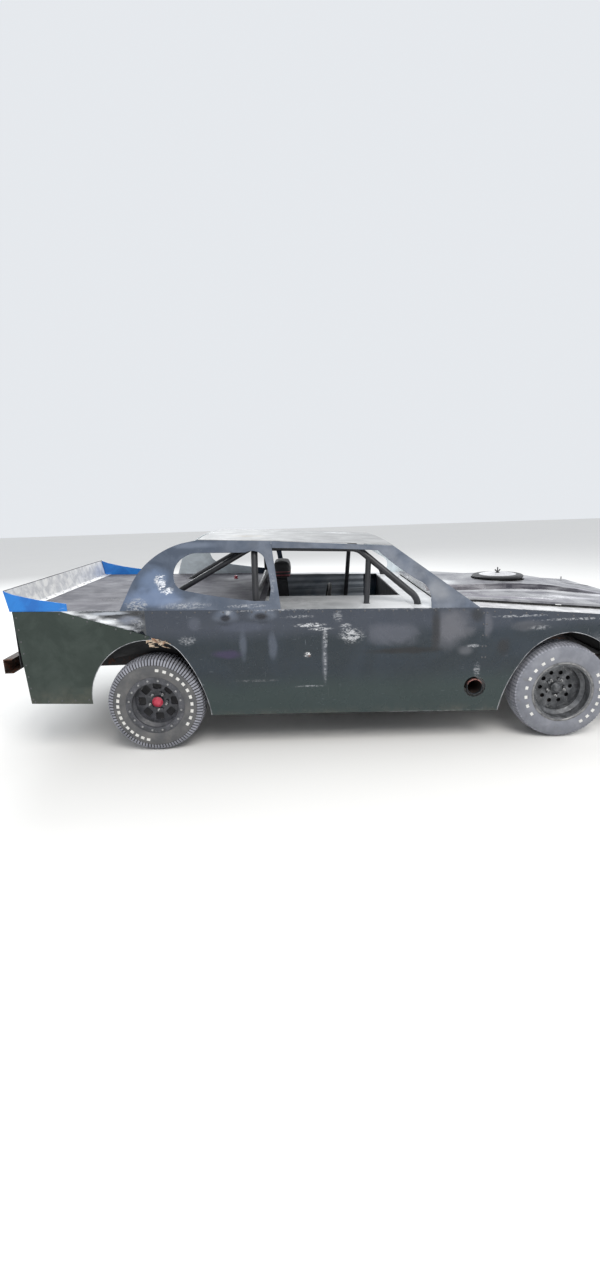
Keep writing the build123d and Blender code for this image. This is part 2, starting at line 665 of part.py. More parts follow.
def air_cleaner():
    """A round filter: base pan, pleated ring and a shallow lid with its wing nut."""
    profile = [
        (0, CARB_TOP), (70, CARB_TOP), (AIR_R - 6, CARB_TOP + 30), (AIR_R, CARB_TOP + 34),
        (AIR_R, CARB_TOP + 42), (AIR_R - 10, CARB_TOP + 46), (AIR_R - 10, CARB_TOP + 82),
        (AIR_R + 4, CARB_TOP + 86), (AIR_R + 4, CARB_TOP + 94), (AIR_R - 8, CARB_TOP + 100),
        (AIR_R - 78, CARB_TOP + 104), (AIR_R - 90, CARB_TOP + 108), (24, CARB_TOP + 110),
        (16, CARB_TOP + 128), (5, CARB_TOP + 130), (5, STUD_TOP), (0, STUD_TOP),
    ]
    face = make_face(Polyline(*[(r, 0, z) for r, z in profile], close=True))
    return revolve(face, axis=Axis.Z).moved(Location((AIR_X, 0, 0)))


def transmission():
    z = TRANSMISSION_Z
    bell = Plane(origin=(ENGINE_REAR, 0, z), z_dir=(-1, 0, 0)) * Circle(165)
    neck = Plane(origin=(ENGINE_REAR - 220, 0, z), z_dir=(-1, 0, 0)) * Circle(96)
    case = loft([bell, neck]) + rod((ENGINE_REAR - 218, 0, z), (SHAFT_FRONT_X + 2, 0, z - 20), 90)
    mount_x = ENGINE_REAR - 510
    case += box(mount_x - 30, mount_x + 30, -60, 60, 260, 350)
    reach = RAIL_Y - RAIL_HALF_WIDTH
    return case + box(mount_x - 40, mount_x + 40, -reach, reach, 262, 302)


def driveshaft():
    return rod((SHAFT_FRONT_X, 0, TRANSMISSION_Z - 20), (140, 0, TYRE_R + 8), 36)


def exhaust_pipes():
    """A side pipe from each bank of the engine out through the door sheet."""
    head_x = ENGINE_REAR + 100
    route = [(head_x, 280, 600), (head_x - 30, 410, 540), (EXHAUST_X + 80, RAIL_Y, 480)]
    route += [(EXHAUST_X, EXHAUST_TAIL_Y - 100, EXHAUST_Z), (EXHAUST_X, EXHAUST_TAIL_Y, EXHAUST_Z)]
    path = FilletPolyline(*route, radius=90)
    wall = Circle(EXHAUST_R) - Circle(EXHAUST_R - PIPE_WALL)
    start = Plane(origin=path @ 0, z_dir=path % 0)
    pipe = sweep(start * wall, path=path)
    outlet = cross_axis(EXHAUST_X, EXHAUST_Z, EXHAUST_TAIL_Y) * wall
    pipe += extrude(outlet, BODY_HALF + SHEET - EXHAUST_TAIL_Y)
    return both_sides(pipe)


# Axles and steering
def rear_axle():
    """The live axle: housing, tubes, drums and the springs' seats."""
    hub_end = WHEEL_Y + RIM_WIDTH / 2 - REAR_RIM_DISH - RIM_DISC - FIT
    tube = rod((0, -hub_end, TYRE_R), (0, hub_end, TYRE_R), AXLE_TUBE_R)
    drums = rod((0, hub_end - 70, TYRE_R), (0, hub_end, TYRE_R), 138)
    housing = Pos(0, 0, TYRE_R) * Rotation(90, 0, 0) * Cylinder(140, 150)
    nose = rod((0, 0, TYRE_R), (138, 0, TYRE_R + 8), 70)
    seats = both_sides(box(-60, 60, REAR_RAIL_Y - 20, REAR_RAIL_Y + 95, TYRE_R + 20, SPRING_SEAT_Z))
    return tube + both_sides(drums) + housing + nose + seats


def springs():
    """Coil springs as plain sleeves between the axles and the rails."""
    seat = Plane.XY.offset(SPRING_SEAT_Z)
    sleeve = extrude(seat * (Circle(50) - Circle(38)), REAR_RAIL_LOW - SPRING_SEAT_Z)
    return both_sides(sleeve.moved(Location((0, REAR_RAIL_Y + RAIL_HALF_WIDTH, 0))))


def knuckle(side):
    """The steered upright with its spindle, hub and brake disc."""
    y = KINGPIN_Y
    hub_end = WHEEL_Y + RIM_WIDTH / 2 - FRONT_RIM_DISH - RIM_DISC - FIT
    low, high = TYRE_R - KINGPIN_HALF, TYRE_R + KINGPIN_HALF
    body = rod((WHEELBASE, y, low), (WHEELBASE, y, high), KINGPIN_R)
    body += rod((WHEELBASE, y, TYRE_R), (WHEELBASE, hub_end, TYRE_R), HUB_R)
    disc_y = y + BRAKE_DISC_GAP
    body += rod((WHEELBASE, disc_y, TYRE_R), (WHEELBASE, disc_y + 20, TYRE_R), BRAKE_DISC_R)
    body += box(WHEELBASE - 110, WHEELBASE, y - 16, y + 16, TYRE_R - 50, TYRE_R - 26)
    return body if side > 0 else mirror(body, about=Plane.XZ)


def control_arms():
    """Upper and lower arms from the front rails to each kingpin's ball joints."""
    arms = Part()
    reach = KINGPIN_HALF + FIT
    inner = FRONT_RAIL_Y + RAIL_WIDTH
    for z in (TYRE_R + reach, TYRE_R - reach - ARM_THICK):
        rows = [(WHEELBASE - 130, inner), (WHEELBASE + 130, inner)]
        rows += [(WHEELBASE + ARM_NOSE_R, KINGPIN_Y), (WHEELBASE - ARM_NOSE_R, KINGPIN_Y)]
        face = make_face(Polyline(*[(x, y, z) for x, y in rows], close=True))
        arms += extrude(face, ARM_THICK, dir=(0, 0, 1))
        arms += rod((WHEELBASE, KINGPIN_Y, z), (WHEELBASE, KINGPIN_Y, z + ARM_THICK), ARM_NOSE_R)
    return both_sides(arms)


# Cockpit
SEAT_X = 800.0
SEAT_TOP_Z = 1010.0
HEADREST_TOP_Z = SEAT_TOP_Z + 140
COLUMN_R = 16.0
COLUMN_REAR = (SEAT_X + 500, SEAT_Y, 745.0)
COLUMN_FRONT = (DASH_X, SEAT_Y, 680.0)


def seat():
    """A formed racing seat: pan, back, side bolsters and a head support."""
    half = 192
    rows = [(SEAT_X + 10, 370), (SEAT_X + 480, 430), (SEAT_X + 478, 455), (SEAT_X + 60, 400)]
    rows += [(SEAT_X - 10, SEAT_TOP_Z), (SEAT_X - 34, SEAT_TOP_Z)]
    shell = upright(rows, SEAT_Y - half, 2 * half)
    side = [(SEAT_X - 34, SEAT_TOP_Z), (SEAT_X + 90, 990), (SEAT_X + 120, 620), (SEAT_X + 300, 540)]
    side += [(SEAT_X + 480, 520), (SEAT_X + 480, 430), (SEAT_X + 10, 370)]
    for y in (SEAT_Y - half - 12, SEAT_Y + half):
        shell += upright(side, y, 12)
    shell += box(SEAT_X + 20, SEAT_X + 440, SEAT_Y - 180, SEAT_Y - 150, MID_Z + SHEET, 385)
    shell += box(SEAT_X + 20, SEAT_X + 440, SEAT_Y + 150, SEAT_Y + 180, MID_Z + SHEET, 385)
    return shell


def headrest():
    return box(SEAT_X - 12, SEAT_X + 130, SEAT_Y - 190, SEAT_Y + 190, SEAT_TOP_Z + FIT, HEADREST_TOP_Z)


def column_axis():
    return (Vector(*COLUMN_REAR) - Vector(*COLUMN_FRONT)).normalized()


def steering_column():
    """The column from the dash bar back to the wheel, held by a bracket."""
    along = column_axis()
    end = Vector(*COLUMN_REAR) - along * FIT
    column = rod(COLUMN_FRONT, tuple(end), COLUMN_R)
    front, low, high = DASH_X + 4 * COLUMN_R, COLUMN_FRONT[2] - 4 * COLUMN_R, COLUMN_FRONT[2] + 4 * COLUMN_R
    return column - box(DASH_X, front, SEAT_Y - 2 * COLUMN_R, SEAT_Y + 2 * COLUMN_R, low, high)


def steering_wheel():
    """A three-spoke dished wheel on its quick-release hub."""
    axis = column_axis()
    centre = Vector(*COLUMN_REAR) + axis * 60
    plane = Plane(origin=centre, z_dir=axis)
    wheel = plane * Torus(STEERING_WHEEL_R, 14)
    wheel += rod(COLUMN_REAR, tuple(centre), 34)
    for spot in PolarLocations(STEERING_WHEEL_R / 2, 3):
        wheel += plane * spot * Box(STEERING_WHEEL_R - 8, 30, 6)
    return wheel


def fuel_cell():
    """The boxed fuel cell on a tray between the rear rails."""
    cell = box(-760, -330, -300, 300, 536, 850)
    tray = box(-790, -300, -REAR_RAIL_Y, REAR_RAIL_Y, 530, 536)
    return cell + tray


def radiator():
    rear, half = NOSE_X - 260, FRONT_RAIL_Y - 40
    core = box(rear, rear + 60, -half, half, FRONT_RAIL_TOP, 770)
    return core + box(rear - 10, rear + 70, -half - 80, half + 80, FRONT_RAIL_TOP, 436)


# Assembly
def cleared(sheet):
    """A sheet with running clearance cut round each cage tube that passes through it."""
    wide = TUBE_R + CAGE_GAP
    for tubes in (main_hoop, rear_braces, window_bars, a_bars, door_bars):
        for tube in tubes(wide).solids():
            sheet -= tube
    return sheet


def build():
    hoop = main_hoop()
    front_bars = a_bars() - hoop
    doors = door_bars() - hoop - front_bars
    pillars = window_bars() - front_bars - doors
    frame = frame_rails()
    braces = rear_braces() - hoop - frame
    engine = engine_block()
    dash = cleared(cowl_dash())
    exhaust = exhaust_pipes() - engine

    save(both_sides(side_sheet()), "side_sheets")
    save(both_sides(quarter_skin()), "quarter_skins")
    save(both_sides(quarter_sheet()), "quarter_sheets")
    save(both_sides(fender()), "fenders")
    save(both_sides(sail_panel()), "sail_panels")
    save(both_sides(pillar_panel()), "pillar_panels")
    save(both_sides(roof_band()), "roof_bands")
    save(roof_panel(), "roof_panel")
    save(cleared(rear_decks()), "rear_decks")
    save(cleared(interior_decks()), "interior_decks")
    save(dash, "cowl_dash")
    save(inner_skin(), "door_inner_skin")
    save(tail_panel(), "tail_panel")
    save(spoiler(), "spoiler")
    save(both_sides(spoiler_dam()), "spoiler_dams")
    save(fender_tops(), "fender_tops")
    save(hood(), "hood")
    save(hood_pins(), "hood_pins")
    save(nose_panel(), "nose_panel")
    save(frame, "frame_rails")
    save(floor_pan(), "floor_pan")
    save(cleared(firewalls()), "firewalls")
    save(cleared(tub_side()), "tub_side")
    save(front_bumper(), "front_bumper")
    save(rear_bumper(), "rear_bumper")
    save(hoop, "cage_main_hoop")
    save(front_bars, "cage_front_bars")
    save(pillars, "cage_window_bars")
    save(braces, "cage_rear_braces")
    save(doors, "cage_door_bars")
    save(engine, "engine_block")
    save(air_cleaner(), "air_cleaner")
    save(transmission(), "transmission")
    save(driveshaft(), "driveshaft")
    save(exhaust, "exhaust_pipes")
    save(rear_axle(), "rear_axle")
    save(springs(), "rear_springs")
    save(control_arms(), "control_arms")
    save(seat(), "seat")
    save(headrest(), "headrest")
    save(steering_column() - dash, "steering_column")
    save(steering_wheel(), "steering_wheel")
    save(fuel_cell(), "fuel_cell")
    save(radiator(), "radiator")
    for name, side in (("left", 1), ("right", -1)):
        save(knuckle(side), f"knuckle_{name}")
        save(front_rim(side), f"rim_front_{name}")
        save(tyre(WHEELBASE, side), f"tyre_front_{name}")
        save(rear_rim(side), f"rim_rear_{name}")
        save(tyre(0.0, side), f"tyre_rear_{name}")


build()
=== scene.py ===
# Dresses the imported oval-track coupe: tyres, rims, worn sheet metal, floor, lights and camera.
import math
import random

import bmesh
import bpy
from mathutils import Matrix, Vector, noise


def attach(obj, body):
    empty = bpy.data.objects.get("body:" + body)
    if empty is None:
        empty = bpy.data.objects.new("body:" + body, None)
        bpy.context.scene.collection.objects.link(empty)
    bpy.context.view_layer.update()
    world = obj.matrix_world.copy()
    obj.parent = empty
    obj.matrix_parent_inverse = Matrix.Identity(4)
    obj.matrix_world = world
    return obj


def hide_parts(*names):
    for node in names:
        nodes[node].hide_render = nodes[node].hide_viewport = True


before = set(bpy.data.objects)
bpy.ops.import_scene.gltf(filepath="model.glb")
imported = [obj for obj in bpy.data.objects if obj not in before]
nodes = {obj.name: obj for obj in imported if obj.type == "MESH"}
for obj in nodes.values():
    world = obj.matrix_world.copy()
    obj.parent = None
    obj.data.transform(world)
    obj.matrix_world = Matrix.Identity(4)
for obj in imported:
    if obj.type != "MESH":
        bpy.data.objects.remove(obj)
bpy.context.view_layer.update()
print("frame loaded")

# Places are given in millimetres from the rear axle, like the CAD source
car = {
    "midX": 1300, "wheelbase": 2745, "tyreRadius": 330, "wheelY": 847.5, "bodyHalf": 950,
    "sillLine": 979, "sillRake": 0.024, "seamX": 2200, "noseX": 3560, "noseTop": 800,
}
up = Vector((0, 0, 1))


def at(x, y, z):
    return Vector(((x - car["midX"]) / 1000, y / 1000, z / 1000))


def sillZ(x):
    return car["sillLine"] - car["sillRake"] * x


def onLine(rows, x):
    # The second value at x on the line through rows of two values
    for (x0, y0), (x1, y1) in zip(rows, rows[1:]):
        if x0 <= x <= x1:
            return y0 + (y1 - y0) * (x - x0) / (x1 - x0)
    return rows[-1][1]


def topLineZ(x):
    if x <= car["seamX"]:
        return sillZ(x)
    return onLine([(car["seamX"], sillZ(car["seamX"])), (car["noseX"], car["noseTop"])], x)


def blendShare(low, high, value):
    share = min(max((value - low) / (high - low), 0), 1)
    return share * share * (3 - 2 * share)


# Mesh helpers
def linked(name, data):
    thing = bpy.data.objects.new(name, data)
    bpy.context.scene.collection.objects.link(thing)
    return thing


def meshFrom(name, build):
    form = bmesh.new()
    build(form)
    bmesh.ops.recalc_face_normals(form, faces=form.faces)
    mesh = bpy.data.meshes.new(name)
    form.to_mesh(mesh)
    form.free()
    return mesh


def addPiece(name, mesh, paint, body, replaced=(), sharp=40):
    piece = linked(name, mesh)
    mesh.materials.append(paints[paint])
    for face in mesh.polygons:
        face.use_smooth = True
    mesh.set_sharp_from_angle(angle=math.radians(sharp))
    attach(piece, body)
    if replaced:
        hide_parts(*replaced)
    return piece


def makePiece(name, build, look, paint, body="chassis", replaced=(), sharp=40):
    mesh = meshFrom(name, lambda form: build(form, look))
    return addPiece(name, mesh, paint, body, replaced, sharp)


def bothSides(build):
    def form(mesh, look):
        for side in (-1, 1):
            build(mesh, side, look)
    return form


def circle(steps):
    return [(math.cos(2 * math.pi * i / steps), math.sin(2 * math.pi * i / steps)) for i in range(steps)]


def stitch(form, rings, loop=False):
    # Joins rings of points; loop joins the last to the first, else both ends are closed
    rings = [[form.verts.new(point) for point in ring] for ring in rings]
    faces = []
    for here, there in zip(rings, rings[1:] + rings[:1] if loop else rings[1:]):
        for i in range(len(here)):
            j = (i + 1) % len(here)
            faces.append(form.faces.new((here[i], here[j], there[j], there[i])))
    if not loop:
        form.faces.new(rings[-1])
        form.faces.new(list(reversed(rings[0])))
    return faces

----

### AIM OF THE EXERCISE:
From the opening line of the data above through the line that contains "return rod((SHAFT_FRONT_X, 0, TRANSMISSION_Z", please print each line as it stands and only those lines.

### WORKED SOLUTION:
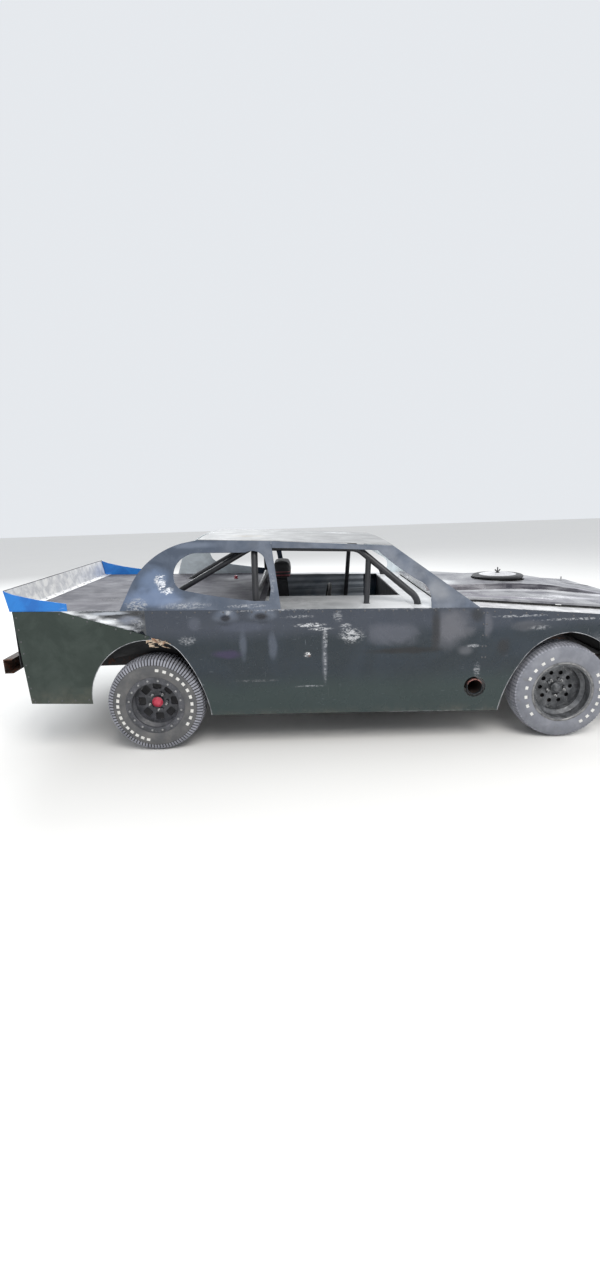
Keep writing the build123d and Blender code for this image. This is part 2, starting at line 665 of part.py. More parts follow.
def air_cleaner():
    """A round filter: base pan, pleated ring and a shallow lid with its wing nut."""
    profile = [
        (0, CARB_TOP), (70, CARB_TOP), (AIR_R - 6, CARB_TOP + 30), (AIR_R, CARB_TOP + 34),
        (AIR_R, CARB_TOP + 42), (AIR_R - 10, CARB_TOP + 46), (AIR_R - 10, CARB_TOP + 82),
        (AIR_R + 4, CARB_TOP + 86), (AIR_R + 4, CARB_TOP + 94), (AIR_R - 8, CARB_TOP + 100),
        (AIR_R - 78, CARB_TOP + 104), (AIR_R - 90, CARB_TOP + 108), (24, CARB_TOP + 110),
        (16, CARB_TOP + 128), (5, CARB_TOP + 130), (5, STUD_TOP), (0, STUD_TOP),
    ]
    face = make_face(Polyline(*[(r, 0, z) for r, z in profile], close=True))
    return revolve(face, axis=Axis.Z).moved(Location((AIR_X, 0, 0)))


def transmission():
    z = TRANSMISSION_Z
    bell = Plane(origin=(ENGINE_REAR, 0, z), z_dir=(-1, 0, 0)) * Circle(165)
    neck = Plane(origin=(ENGINE_REAR - 220, 0, z), z_dir=(-1, 0, 0)) * Circle(96)
    case = loft([bell, neck]) + rod((ENGINE_REAR - 218, 0, z), (SHAFT_FRONT_X + 2, 0, z - 20), 90)
    mount_x = ENGINE_REAR - 510
    case += box(mount_x - 30, mount_x + 30, -60, 60, 260, 350)
    reach = RAIL_Y - RAIL_HALF_WIDTH
    return case + box(mount_x - 40, mount_x + 40, -reach, reach, 262, 302)


def driveshaft():
    return rod((SHAFT_FRONT_X, 0, TRANSMISSION_Z - 20), (140, 0, TYRE_R + 8), 36)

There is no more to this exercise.